# Rational Cherednik algebras and Hilbert schemes

Gordon, I. and Stafford, J.T. (2005) Rational Cherednik algebras and Hilbert schemes. Advances in Mathematics, 198 (1). pp. 222-274. ISSN 0001-8708

Let $H_c$ be the rational Cherednik algebra of type $A_{n-1}$ with spherical subalgebra $U_c = e H_c e$. Then $U_c$ is filtered by order of differential operators, with associated graded ring $\mbox{gr} U_c = \mathbb{C} [ \mathfrak{h} \oplus \mathfrak{h}^*]$ where $W$ is the $n$th symmetric group.
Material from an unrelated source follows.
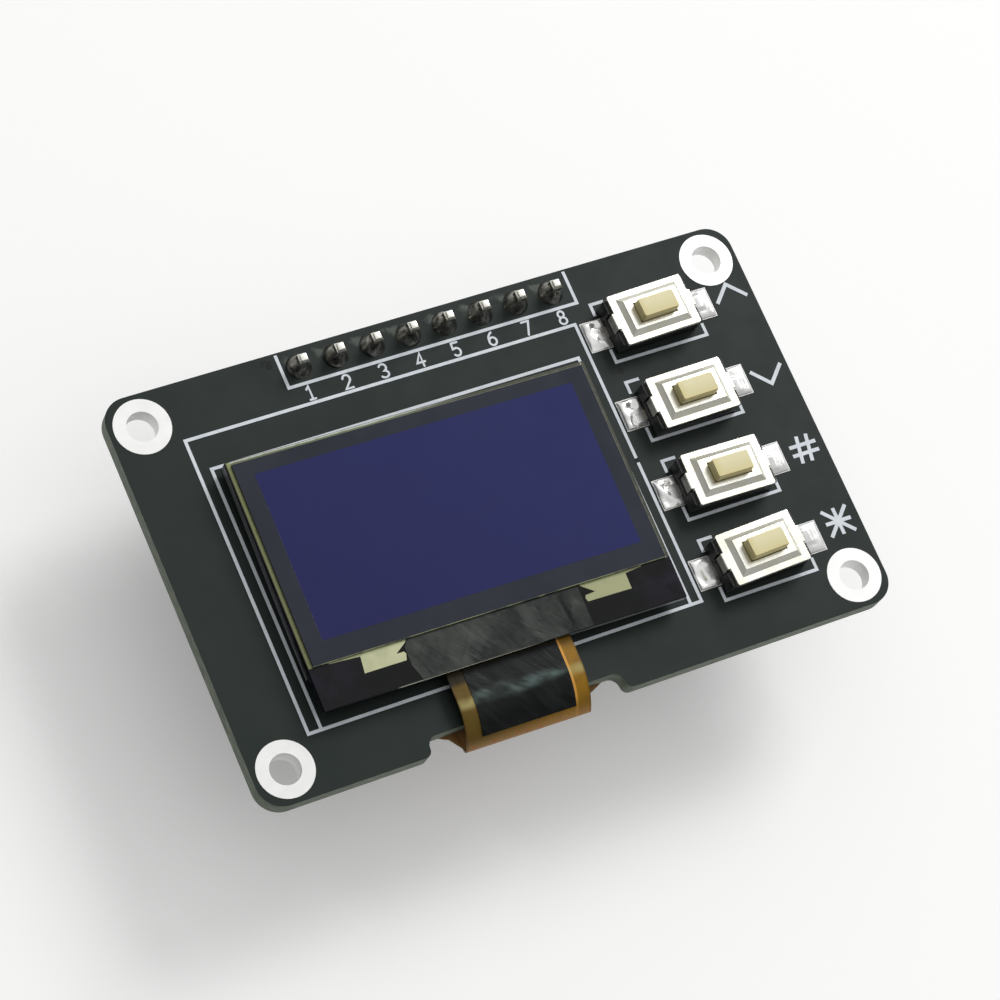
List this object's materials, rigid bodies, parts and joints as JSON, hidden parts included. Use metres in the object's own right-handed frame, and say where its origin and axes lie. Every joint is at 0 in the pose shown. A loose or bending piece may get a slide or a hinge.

We construct a filtered $\mathbb{Z}$-algebra $b$ such that, under mild conditions on $c$: • the category $B$-qgr of graded noetherian $B$-modules modulo torsion is equivalent to $U_c$-mod; • the associated graded $\mathbb{Z}$-algebra $\mbox{gr}B$ has $\mbox{gr}B-lqgr \simeq \coh \Hilb(n)$ This can be regarded as saying that $U_c$ simultaneously gives a non-commutative deformation of $\mathfrak{h} \oplus \mathfrak{h}^* / W$ and of its resolution of singularities $\Hilb(n) \rightarrow \mathfrak{h} \oplus \mathfrak{h}^*$. As we show elsewhere, this result is a powerful tool for studying the representation theory of $H_c$ and its relationship to $\Hilb(n)$.